I'm using Anyrail to design my new layout. I'm using the #5 Peco turnouts from my first crack at this and I know my 60' cars and SD40-2s run well on them.

Problem is that in the Anyrail track library there is only a Peco #4 wye (code 83). A quick google search suggests no other size exists. Will this equipment be alright on a #4?

Thanks, all
Paul


----------



## DonR (Oct 18, 2012)

Paul

Here is a pic of the Peco #4 wye.

http://www.hobbylinc.com/peco-code-...oFdAlMFOOjCAJ70rJHuXW7yFAkkiCzUBoCojgQAvD_BwE

I don't have either your loco or the wye, however, checking
the wye in the attachment, it appears that there is little
curvature in the routes. Even tho
the loco has 6 wheel trucks I would think that
it should negotiate this wye satisfactorily. 

If any of our members has experienced this situation
I do hope that they will comment.

Don


----------



## mesenteria (Oct 29, 2015)

spikedrivingblues said:


> I'm using Anyrail to design my new layout. I'm using the #5 Peco turnouts from my first crack at this and I know my 60' cars and SD40-2s run well on them.
> 
> Problem is that in the Anyrail track library there is only a Peco #4 wye (code 83). A quick google search suggests no other size exists. Will this equipment be alright on a #4?
> 
> ...


Paul, wye turnouts are different; the frog number isn't the amount of diversion from the through route like it is in conventional turnouts. Wye turnouts' frog # is the sum of the diversion BETWEEN the two routes...so it's really like a #8...except two of them back-to-back, sharing the same frog.

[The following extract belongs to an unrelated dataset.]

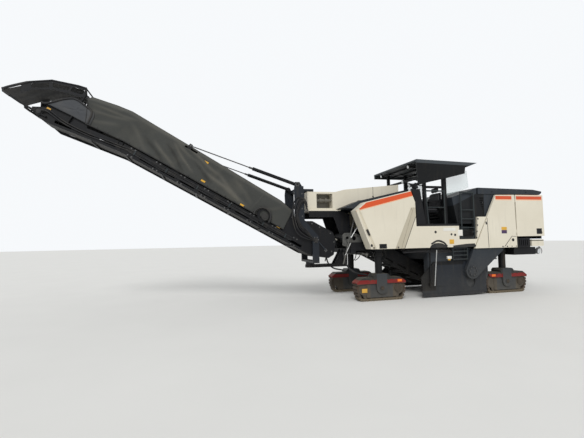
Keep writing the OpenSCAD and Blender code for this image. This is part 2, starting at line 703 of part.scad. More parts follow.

BUT...Peco did something a little different with their #4 Wye using a somewhat smaller radius to get a shorter turnout:

Read this thread...it's worth the trouble:

https://model-railroad-hobbyist.com/node/34901


At Fast Tracks, the place where you can learn to make your own turnouts, they have an extensive library of templates...printable ones.

https://www.handlaidtrack.com/tt-ho-y-4

Click on the 'download' icon and when it loads, you'll see, if you imagineer a through route instead of the other diverging route, that a #4 is really half of a #8 on each side.


----------



## J.Albert1949 (Feb 3, 2018)

My _guess_ is that if your equipment handles a #4 "regular" turnout without problems, a wye-style #4 shouldn't trip them up, either.


----------



## spikedrivingblues (Dec 11, 2018)

mesenteria said:


> Paul, wye turnouts are different; the frog number isn't the amount of diversion from the through route like it is in conventional turnouts. Wye turnouts' frog # is the sum of the diversion BETWEEN the two routes...so it's really like a #8...except two of them back-to-back, sharing the same frog.
> 
> BUT...Peco did something a little different with their #4 Wye using a somewhat smaller radius to get a shorter turnout:
> 
> ...


Thanks for the info and the links! I learned a lot from reading.

Paul


----------